**What you will do**
Look through the material and copy each line holding "scene".

**Given information**
* * * *

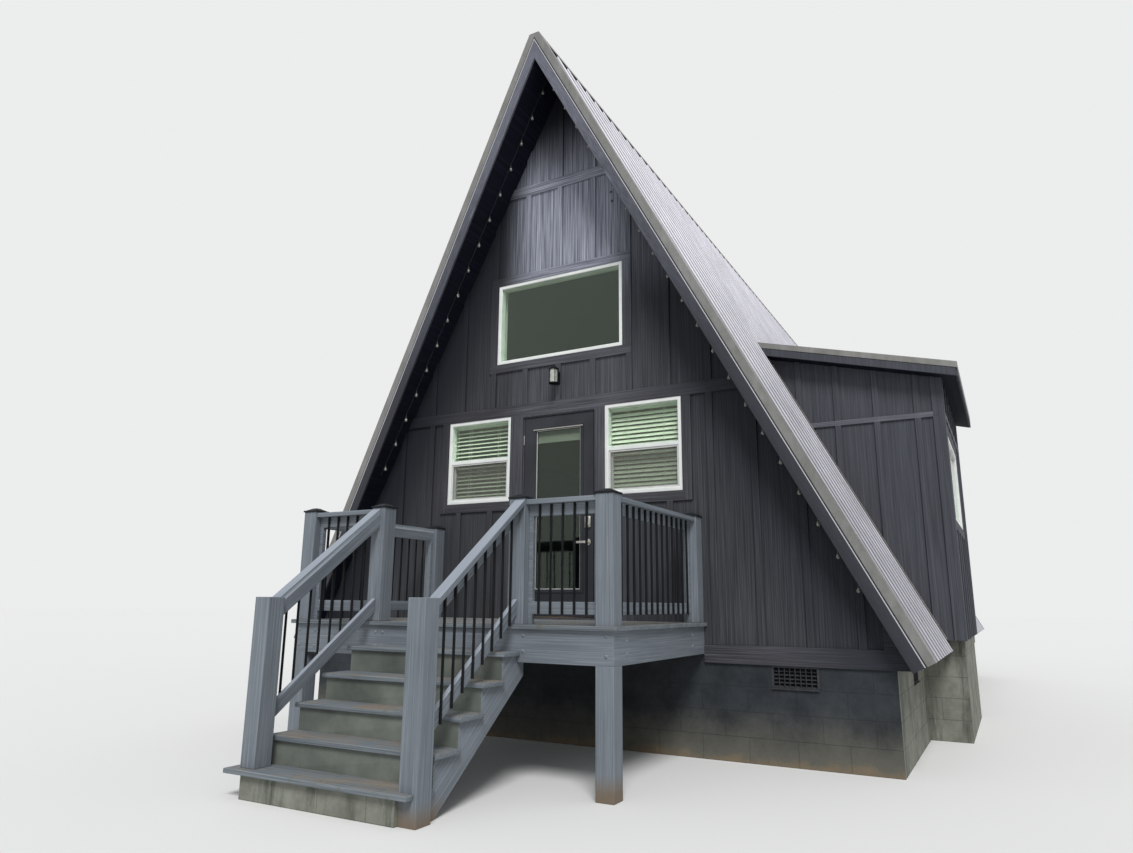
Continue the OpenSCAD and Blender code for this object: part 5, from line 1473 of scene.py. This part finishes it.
# %% [markdown]
# ## Insect screens
# The lower half of each low window has an aluminium frame with a stretched mesh. The mesh is one
# flat sheet of cloth, tucked 3 mm under the frame all round, and it bellies inward by a
# millimetre.

# %% Screens
frame_low, frame_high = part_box("screen_frames")
middle_y, middle_z = (frame_low.y + frame_high.y) / 2, (frame_low.z + frame_high.z) / 2
screen_width, screen_height = 0.704, 0.3725
screen_belly = 0.001


def screen_mesh(name, centre_x, columns=12, levels=7):
    """A flat grid of cloth that bellies inward at its middle."""
    points, faces = [], []
    for j in range(levels + 1):
        for i in range(columns + 1):
            u, v = i / columns - 0.5, j / levels - 0.5
            belly = screen_belly * (1 - 4 * u * u) * (1 - 4 * v * v)
            points.append((centre_x + u * screen_width, middle_y + belly,
                           middle_z + v * screen_height))
    for j in range(levels):
        for i in range(columns):
            a = j * (columns + 1) + i
            faces.append((a, a + 1, a + columns + 2, a + columns + 1))
    mesh = bpy.data.meshes.new(name)
    mesh.from_pydata(points, [], faces)
    mesh.shade_smooth()
    mesh.materials.append(screen_cloth)
    return mesh


for name, centre_x in (("insect_screen_left", -low_window_x),
                       ("insect_screen_right", low_window_x)):
    screen = piece_of(name, screen_mesh(name, centre_x))
print("screens made,", screen_width, "by", screen_height, "m each")

# %% [markdown]
# ## Door details
# A pale strip round the door's glass is a painted highlight: it stands for the light that the
# edges round the glass catch. Behind the glass a blind is drawn up under the top edge: a pale
# stack of folds over a lower rail.

# %% Glazing strip and raised blind
glass_low, glass_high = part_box("door_glass")
bead_front, bead_back, bead_wide = -0.068, glass_low.y - 0.0005, 0.008
beads = []
for z0 in (glass_low.z, glass_high.z - bead_wide):
    beads.append((rectangle(bead_front, bead_back, z0, z0 + bead_wide),
                  glass_low.x, glass_high.x))
for x0 in (glass_low.x, glass_high.x - bead_wide):
    beads.append((rectangle(bead_front, bead_back, glass_low.z + bead_wide,
                            glass_high.z - bead_wide), x0, x0 + bead_wide))
bars_piece("door_glazing_strip", beads, edge_highlight_strip, body="door")

stack_front, stack_back = glass_high.y + 0.002, glass_high.y + 0.013
stack_top = glass_high.z - 0.012
fold_count, fold_pitch, fold_height = 11, 0.0095, 0.0085
stack = []
for fold in range(fold_count):
    z = stack_top - fold * fold_pitch
    stack.append((rectangle(stack_front, stack_back, z - fold_height, z),
                  glass_low.x + 0.006, glass_high.x - 0.006))
foot_z = stack_top - fold_count * fold_pitch
stack.append((rectangle(stack_front, stack_back, foot_z - 0.016, foot_z),
              glass_low.x + 0.004, glass_high.x - 0.004))
bars_piece("door_blind_stack", stack, slat_paint, body="door")
print("strip made of", len(beads), "bars, blind of", len(stack))

# %% [markdown]
# The lock's keypad has two columns of small round buttons. A domed bolt head and a button have
# the same outline, so the recipe of the bolts makes the buttons too.

# %% Keypad
key_x, key_face = 0.3665, -0.091
lowest_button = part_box("door_handle")[1].z - 0.052
button_pitch = 0.0088
buttons = []
for column in (-0.011, 0.011):
    for level in range(5):
        z = lowest_button + button_pitch * level
        buttons.append((Vector((key_x + column, key_face + 0.0005, z)), ahead))
grown("keypad_buttons", point_mesh("button_points", buttons), dome_recipe, {
    "Length": 0.002, "Radius": 0.0036, "Sides": 12, "Steps": 4, "Seed": 2,
    "Material": button_rubber,
}, body="door")
print("keypad buttons at", [round(b[0].z, 3) for b in buttons[:5]])

# %% [markdown]
# ## Ragged flashing
# Beside each end wall of the dormer lies a strip of flashing that was cut and dressed by hand.
# Its free edge wanders by a centimetre or so and lifts here and there. A strip of small faces
# follows the slope, and a sum of a few waves moves its edge.

# %% Flashing
flash_low, flash_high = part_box("dormer_flashing")
flash_top = (apex - flash_high.z) / math.cos(roof_angle) + 0.02
flash_foot = (apex - flash_low.z) / math.cos(roof_angle) + 0.006
flash_t = rib_height + 0.0007
wave_length = 1.1


def ragged_strip(shape, y_fixed, y_free, seed, steps=120, wave_count=5):
    """A thin strip down the slope with a wavy free edge."""
    chance = random.Random(seed)
    waves = [(chance.uniform(2, 9), chance.uniform(0, math.tau)) for _ in range(wave_count)]
    rows = []
    for step in range(steps + 1):
        s = flash_top + (flash_foot - flash_top) * step / steps
        turns = s * math.tau / wave_length
        swing = sum(math.sin(rate * turns + start) for rate, start in waves) / wave_count
        edge = y_free + (y_fixed - y_free) * (0.10 + 0.10 * swing)
        lift = 0.0012 * (1 + swing)
        rows.append([
            shape.verts.new(on_slope(s, flash_t, y_fixed)),
            shape.verts.new(on_slope(s, flash_t, edge)),
            shape.verts.new(on_slope(s, flash_t + 0.0012 + lift * 0.4, edge)),
            shape.verts.new(on_slope(s, flash_t + 0.0022, (y_fixed + edge) / 2)),
            shape.verts.new(on_slope(s, flash_t + 0.0022, y_fixed)),
        ])
    for above, below in zip(rows, rows[1:]):
        for i in range(5):
            j = (i + 1) % 5
            shape.faces.new((above[i], above[j], below[j], below[i]))
    shape.faces.new(rows[0])
    shape.faces.new(rows[-1])


shape = bmesh.new()
ragged_strip(shape, dormer_from - 0.019, flash_low.y, 21)
ragged_strip(shape, dormer_to + 0.019, flash_high.y, 22)
bmesh.ops.recalc_face_normals(shape, faces=shape.faces)
mesh = bpy.data.meshes.new("ragged_flashing")
shape.to_mesh(mesh)
shape.free()
mesh.shade_smooth()
mesh.set_sharp_from_angle(angle=math.radians(38))
mesh.materials.append(flashing_metal)
flashing = piece_of("ragged_flashing", mesh)
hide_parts("dormer_flashing")
print("flashing made,", round(flash_foot - flash_top, 2), "m down the slope")

# %% [markdown]
# ## Floor and light
# The floor is a pale grey and the far background nearly white. The light is a pale sky from all
# round with one wide, soft lamp above the front, so that the ribs and boards cast soft shadows.

# %% Floor
floor_reach = 120
floor_mesh = bpy.data.meshes.new("studio_floor")
floor_mesh.from_pydata([(-floor_reach, -floor_reach, 0), (floor_reach, -floor_reach, 0),
                        (floor_reach, floor_reach, 0), (-floor_reach, floor_reach, 0)],
                       [], [(0, 1, 2, 3)])
floor = bpy.data.objects.new("studio_floor", floor_mesh)
bpy.context.scene.collection.objects.link(floor)
floor_finish, floor_tree, _ = new_material("studio_floor")
close_material(floor_tree, add(floor_tree, "ShaderNodeBsdfPrincipled", {
    "Base Color": "#dcdcda", "Roughness": 0.9,
}))
floor_mesh.materials.append(floor_finish)
print("floor made,", 2 * floor_reach, "m wide")

# %% [markdown]
# The world has two parts. Rays that the camera sends out directly, or by way of a mirror or a
# pane, meet a nearly white backdrop. All other rays meet a dimmer sky, which lights the cabin
# without bleaching its colours.

# %% Sky and lamp
world = bpy.data.worlds.new("studio_world")
bpy.context.scene.world = world
world.use_nodes = True
sky = world.node_tree
sky.nodes.clear()
ray = add(sky, "ShaderNodeLightPath").outputs
direct = add(sky, "ShaderNodeMath", {0: ray["Is Camera Ray"], 1: ray["Is Glossy Ray"]},
             operation="MAXIMUM")
seen_through = add(sky, "ShaderNodeMath", {0: direct, 1: ray["Is Transmission Ray"]},
                   operation="MAXIMUM")
behind = add(sky, "ShaderNodeBackground", {"Color": "#eceded", "Strength": 1.0})
around = add(sky, "ShaderNodeBackground", {"Color": "#f1f4f8", "Strength": 0.58})
chosen = add(sky, "ShaderNodeMixShader", {0: seen_through, 1: around, 2: behind})
add(sky, "ShaderNodeOutputWorld", {"Surface": chosen})

lamp_data = bpy.data.lights.new("soft_lamp", "SUN")
lamp_data.energy = 2.6
lamp_data.angle = math.radians(20)
lamp = bpy.data.objects.new("soft_lamp", lamp_data)
lamp.rotation_euler = Vector((-0.45, 0.75, -1.0)).to_track_quat("-Z", "Y").to_euler()
bpy.context.scene.collection.objects.link(lamp)
print("lamp strength", round(lamp_data.energy, 2))

# %% [markdown]
# The camera has the photograph's own place and angle, worked out from corners whose sizes are
# known. It turns left, tilts up and leans a little, as a telephone held by hand does.

# %% Camera
photo_width, focal_pixels = 1133, 787
turn_left, tilt_up, roll = 0.508, 0.222, 0.009
camera_data = bpy.data.cameras.new("camera")
camera_data.sensor_fit = "HORIZONTAL"
camera_data.sensor_width = 36
camera_data.lens = focal_pixels / photo_width * camera_data.sensor_width
camera = bpy.data.objects.new("camera", camera_data)
camera.location = (3.948, -6.956, 1.283)
camera.rotation_euler = (Matrix.Rotation(turn_left, 3, "Z")
                         @ Matrix.Rotation(math.pi / 2 + tilt_up, 3, "X")
                         @ Matrix.Rotation(roll, 3, "Z")).to_euler()
bpy.context.scene.collection.objects.link(camera)
bpy.context.scene.camera = camera
bpy.context.scene.view_settings.view_transform = "Standard"
print("lens", round(camera_data.lens, 1), "mm")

* * * *

**Solution for this task**
Continue the OpenSCAD and Blender code for this object: part 5, from line 1473 of scene.py. This part finishes it.
bpy.context.scene.collection.objects.link(floor)
bpy.context.scene.world = world
bpy.context.scene.collection.objects.link(lamp)
bpy.context.scene.collection.objects.link(camera)
bpy.context.scene.camera = camera
bpy.context.scene.view_settings.view_transform = "Standard"